Coconut-Bacon Quiche

Prep Time 20 minutes
Cook Time 40 minutes
Course Breakfast
Cuisine American
Servings 8
Calories 315 kcal

Ingredients
  

  • 1 pre-made 9-inch pie crust store-bought or homemade
  • 6 slices of bacon cooked and crumbled
  • 8 large eggs lightly beaten
  • 1 medium onion chopped
  • 1 cup evaporated milk
  • 1 cup coconut milk
  • 1 cup shredded cheddar cheese
  • ¾ cup shredded coconut freshly grated or packaged
  • ¾ teaspoon nutmeg
  • Salt and pepper to taste
  • Scotch bonnet pepper optional; adjust to taste for spiciness

Instructions
 

  • Preheat Oven: Preheat your oven to 375°F (190°C).
  • Prepare Pie Crust: Place a store-bought pie crust into a 9-inch pie dish and crimp the edges.
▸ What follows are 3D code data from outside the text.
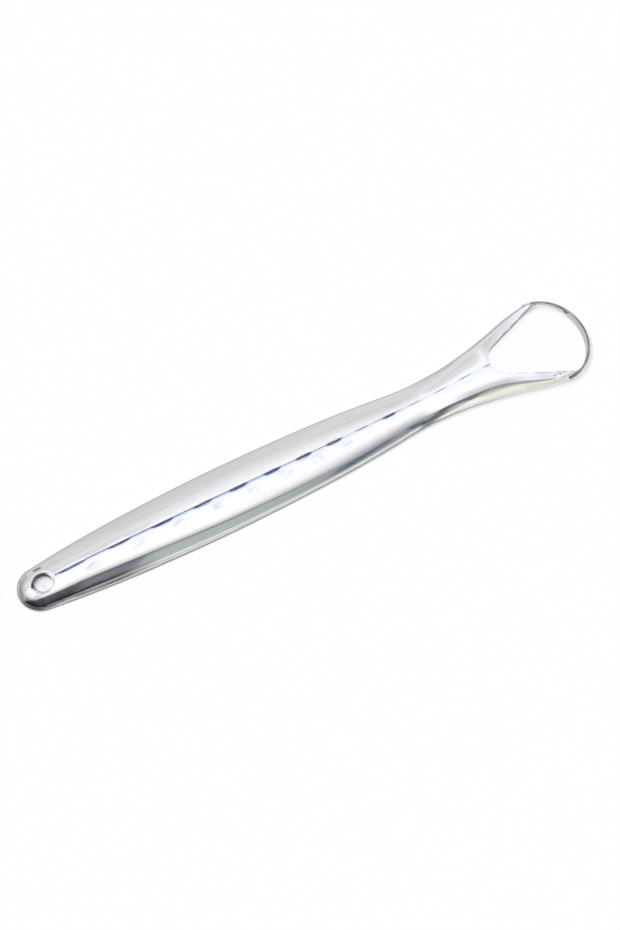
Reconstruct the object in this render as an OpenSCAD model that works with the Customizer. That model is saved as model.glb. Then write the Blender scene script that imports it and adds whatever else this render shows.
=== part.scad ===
// Tongue scraper of polished sheet: an arched handle with a hang hole, a head whose two arms
// fork round an open window, and a thin scraping hoop on edge that is joined to both arms.
// Origin: centre of the overall box, on the resting plane. +X runs to the hoop, +Z is up.
// Places along the tool are measured from its round end.

/* [Overall] */
// Length from the round end to the tip of the hoop
total_len = 150; // [130:1:180]
// Thickness of the handle's sheet
sheet_t = 0.5; // [0.4:0.05:0.7]

/* [Handle] */
// Width of the handle where it is widest
handle_w = 16.3; // [14:0.1:20]
// Width of the neck where it is narrowest
neck_w = 11.1; // [9:0.1:13]
// Radius of the round end in plan
end_r = 5.4; // [4.6:0.1:6.5]
// Place of the widest part of the handle
widest_place = 52; // [40:1:70]
// Distance from the narrowest part of the neck to the tip of the hoop
neck_to_tip = 45; // [40:1:55]
// Height of the crest over the round end
end_h = 2.7; // [2.4:0.1:4]
// Height of the crest where it is highest, behind the round end
crest_h = 3.5; // [3:0.1:5]
// Height of the crest at the neck
neck_h = 2.1; // [1.8:0.1:3]

/* [Hang hole] */
// Diameter of the hang hole
hole_d = 4.4; // [3:0.1:5]
// Distance from the round end to the centre of the hole
hole_place = 6.3; // [5.8:0.1:7.5]

/* [Head] */
// Width of the head over its two shoulders
head_w = 22.9; // [19:0.1:26]
// Length of the hoop from the shoulders to its tip
hoop_len = 10.3; // [8:0.1:13]
// Height of the crest just behind the window
head_h = 3.5; // [3:0.1:5]
// Height of the arms' top at the shoulders
shoulder_h = 2.1; // [1.8:0.1:2.6]
// Clearance between the shoulders' rim and the resting plane
head_lift = 0.6; // [0.2:0.1:0.8]
// Length of the window from its inner end to the inside of the hoop
window_len = 25.2; // [22:0.1:28]
// Radius of the window's inner end
window_r = 4.4; // [3.4:0.1:4.8]
// Width of an arm at the shoulder, between the window and the outer edge
arm_w = 2.1; // [1.6:0.1:3]
// Slope of the flange along the head's outer edges, in degrees
flange_slope = 58; // [50:1:66]

/* [Scraping hoop] */
// Thickness of the strip
strip_t = 0.5; // [0.4:0.05:0.6]
// Height of the hoop's top edge over the resting plane
strip_top = 1.35; // [1.2:0.05:1.6]
// Height of the strip's bottom edge over the resting plane at the tip
strip_foot = 0.1; // [0.05:0.05:0.2]
// How far the top edge leans out over the bottom edge at the tip
strip_overhang = 0.7; // [0:0.05:0.9]
// Depth of the step where the deeper scraping edge begins
blade_step = 0.3; // [0.1:0.05:0.4]

/* [Joining beads] */
// Length of an arm's tongue that lies along the strip past the shoulder
tongue_len = 2.1; // [1.6:0.1:2.4]
// Length of a bead along the strip
bead_len = 2.2; // [1.6:0.1:3]
// How far a bead stands out from the strip where it meets the tongue
bead_w = 0.5; // [0.3:0.05:0.6]
// Height of a bead on the strip's inner face
bead_h = 0.6; // [0.4:0.05:0.7]
// Gap that keeps the pieces' curved faces from biting into each other
fit_gap = 0.02; // [0.01:0.01:0.05]

/* [Hidden] */

// How full the arch is: 2 is an ellipse, more is boxier
arch_power = 2.15;
// How far the head's top falls towards its flanges, and how softly it is creased there
top_fall_share = 0.18;
crease_share = 0.2;
// Angle between the handle's side and its centre line behind the round end
end_taper = 6.5;
// Half of the angle, seen from the shoulders' middle, over which the scraping edge is deeper
blade_angle = 24;
// Angle over which the step in the scraping edge runs
blade_step_angle = 3;

// Mesh steps: round the end, across the arch, along the handle, and along the hoop
end_steps = 14;
arch_steps = 28;
along_steps = 56;
hoop_steps = 72;
window_steps = 24;
tongue_steps = 6;
bead_steps = 10;

neck_place = total_len - neck_to_tip;
shoulder_place = total_len - hoop_len;
window_place = total_len - strip_t - window_len;
overrun = crest_h;
body_color = [0.80, 0.81, 0.82];
bead_color = [0.86, 0.86, 0.87];

function mix(low, high, share) = low + (high - low)*share;

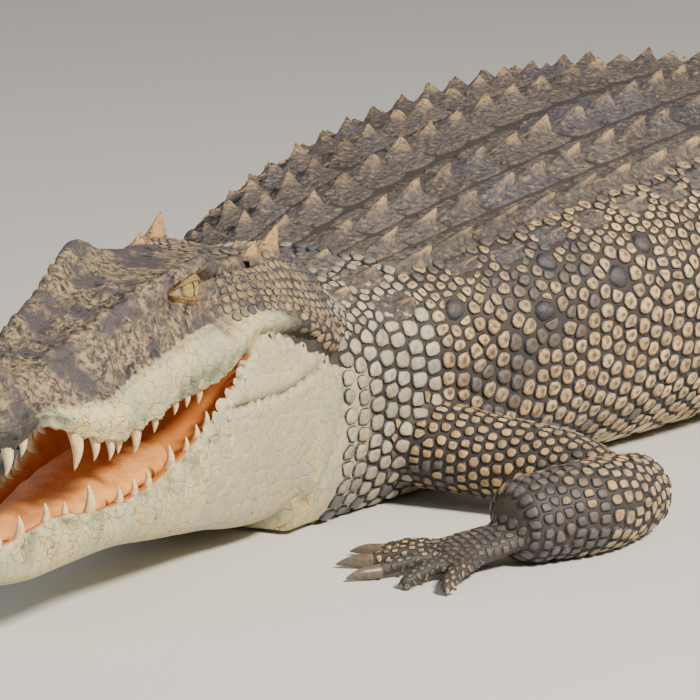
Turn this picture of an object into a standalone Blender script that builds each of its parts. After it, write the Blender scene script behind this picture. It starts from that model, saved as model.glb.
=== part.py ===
"""Saltwater crocodile lying at rest with its mouth a little open, life size, as a still model.

Every sub-part is a closed solid in its own object. The animal lies along Y with its head
towards -Y, its left side towards +X and its belly, throat, hands, feet and tail on z = 0.
"""
import math

import bmesh
import bpy
import numpy as np
from mathutils import Matrix, Vector

# ---------------------------------------------------------------- driving dimensions (metres)
HEAD = 0.70                 # jaw joint to snout tip
BODY = 1.62                 # jaw joint to vent
TAIL = 2.30                 # vent to tail tip
JAW_JOINT = Vector((0.0, -1.5949, 0.210))
HEAD_YAW = math.radians(7.0)            # head turned to its left
SKULL_PITCH = math.radians(2.7)         # snout lifted
JAW_PITCH = math.radians(-5.4)          # lower jaw dropped
HEAD_ROLL = math.radians(1.5)           # left side lower
GAP = 0.0005                # clearance between neighbouring solids
NECK_PLANE = 0.055          # the head ends and the neck begins this far behind the jaw joint
CUTS = (NECK_PLANE, 0.22, 0.92, BODY)   # neck, front and rear of the trunk
TAIL_CUTS = (BODY, 2.20, 2.80, 3.40, BODY + TAIL)

SCUTE_PITCH = 0.078         # one crosswise row of back plates
KEEL = 0.024                # height of a back plate's keel
KEEL_STEP = math.radians(13.5)          # angle between rows of keels round the trunk
CREST_PITCH = 0.092         # one row of tail crest blades
CREST = 0.070               # tallest tail blade
EYE = 0.0235                # eyeball radius
EYE_SPOT = (0.350, 0.090, 0.161)        # eyeball centre, in parts of HEAD
TOOTH_INSET = 0.024         # teeth stand this far in from the lip, in parts of HEAD
TOE = 0.0135                # toe radius at its base
CLAW = 0.034                # claw length

# ------------------------------------------------ outlines, each a few (place, size) pairs
# Skull, as parts of HEAD: place is measured forward from the jaw joint.
LIP_HALF = ((-0.12, 0.195), (-0.03, 0.210), (0.08, 0.208), (0.20, 0.192), (0.33, 0.168), (0.47, 0.150),
            (0.58, 0.140), (0.68, 0.145), (0.76, 0.120), (0.83, 0.093), (0.90, 0.100), (0.96, 0.092))
LIP_LOW = ((-0.12, 0.0), (0.0, 0.0), (0.10, 0.041), (0.20, 0.067), (0.25, 0.048), (0.29, 0.022),
           (0.33, 0.006), (0.43, -0.004), (0.49, -0.024), (0.56, -0.034), (0.68, -0.037), (0.76, -0.015), (0.83, 0.007),
           (0.90, -0.012), (0.96, -0.012))
SIDE_HALF = ((-0.12, 0.160), (0.0, 0.176), (0.10, 0.168), (0.20, 0.150), (0.33, 0.122), (0.45, 0.120),
             (0.58, 0.112), (0.70, 0.112), (0.83, 0.082), (0.90, 0.084), (0.96, 0.076))
RIDGE_HALF = ((-0.12, 0.095), (0.0, 0.102), (0.06, 0.104), (0.20, 0.098), (0.33, 0.118), (0.42, 0.100),
              (0.52, 0.084), (0.68, 0.070), (0.80, 0.058), (0.90, 0.052), (0.96, 0.045))
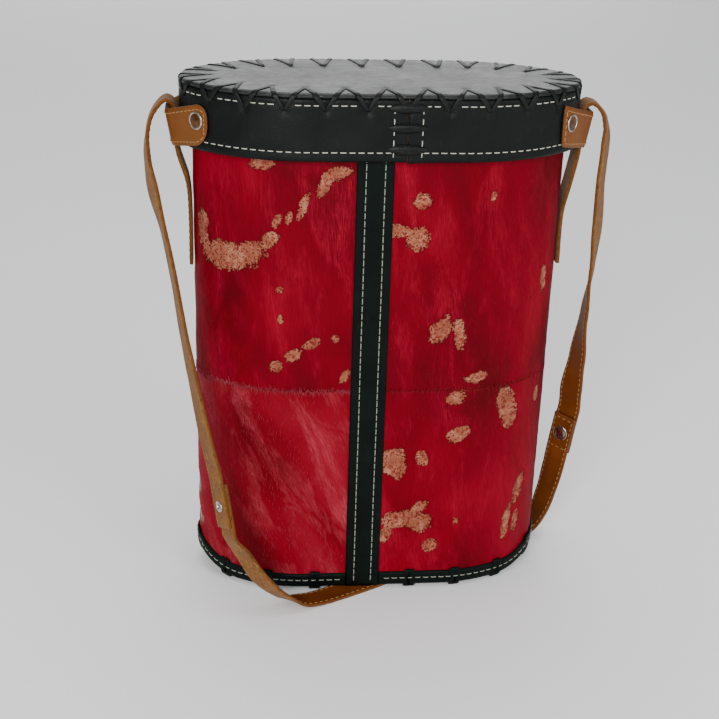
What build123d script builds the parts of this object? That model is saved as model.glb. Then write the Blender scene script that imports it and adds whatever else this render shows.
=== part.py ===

If using a homemade crust, roll it out and place it into the pie dish, then crimp the edges.
  • Cook Bacon: Cook the bacon in a skillet over medium heat until crisp. Remove the bacon from the skillet and drain it on paper towels. Once cooled, crumble the bacon into small pieces.
  • Saute Onions: In the same skillet, using the bacon drippings, sauté the chopped onion until it becomes translucent and slightly caramelized. Remove from heat and let it cool slightly.
  • Prepare Egg Mixture: Lightly beat the eggs in a large mixing bowl. Then add in the evaporated milk, coconut milk, shredded cheddar cheese, coconut, nutmeg, salt, pepper, and finely chopped scotch bonnet pepper for a spicy kick.
  • Assemble Quiche: Spread the cooked onion and crumbled bacon evenly over the bottom of the pie crust. Pour the egg mixture over the top, ensuring it's evenly distributed.
  • Bake: Place the quiche in the preheated oven and bake for 35-40 minutes until the center is set and the top is golden brown.
  • Cool and Serve: Once baked, remove the quiche from the oven and let it cool for a few minutes before slicing and serving. Enjoy warm or at room temperature.